Return on Ad Spend (ROAS) is the average dollar amount each $1.00 invested in advertising returns to the business. ROAS can viewed as currency based metric, or percentage. Any output over $1.00, or 100% is a positive ROAS. This metric can be analyzed by the hour of the day, day of the week, device types and demographics to look for standout audience segments who contribute higher revenue amounts or order values, thus generating a higher return on ad spend.
To calculate return on ad spend, enter the total advertising spend below and the total amount of revenue that resulted from the ad spend.
Return on Ad Spend (ROAS) Excel Formula
Spend: Spend is the net advertising cost. This does not include management fees, creative or anything else - purely the advertising hard cost.

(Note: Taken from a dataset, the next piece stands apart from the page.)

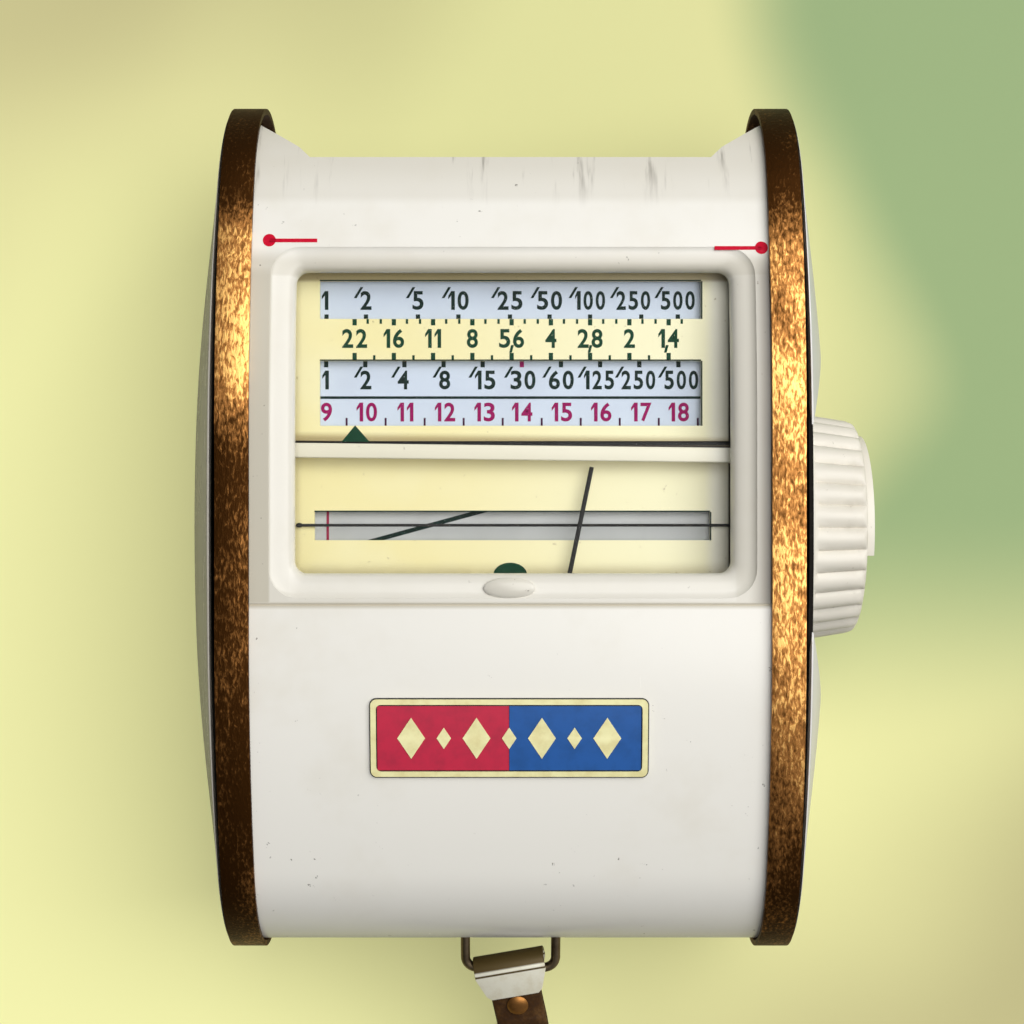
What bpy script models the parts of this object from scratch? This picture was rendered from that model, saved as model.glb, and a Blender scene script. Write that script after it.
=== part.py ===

Impressions: Impressions are the amount of times ads appeared, or were shown, in the given channel. Essentially how many ads were served by the advertising spend.
Click-through Rate (CTR): CTR is the rate at which impressions result in a viewer of the ad clicking on it. If 100 ads are shown and 1 person clicks, that is a 1% CTR. Clicks / Impressions = CTR
Clicks: Clicks are the amount of people who clicked on, or took an action on an ad. The click metric is also commonly associated with the number of website visitors.
Cost-per-click (CPC): Cost-per-click is the average amount paid in advertising spend per click on the ad. Spend / Clicks = CPC
Conversions: Conversions - which could be sales, leads, downloads, email opt-ins - is the total volume of conversion actions attributed to the ad spend.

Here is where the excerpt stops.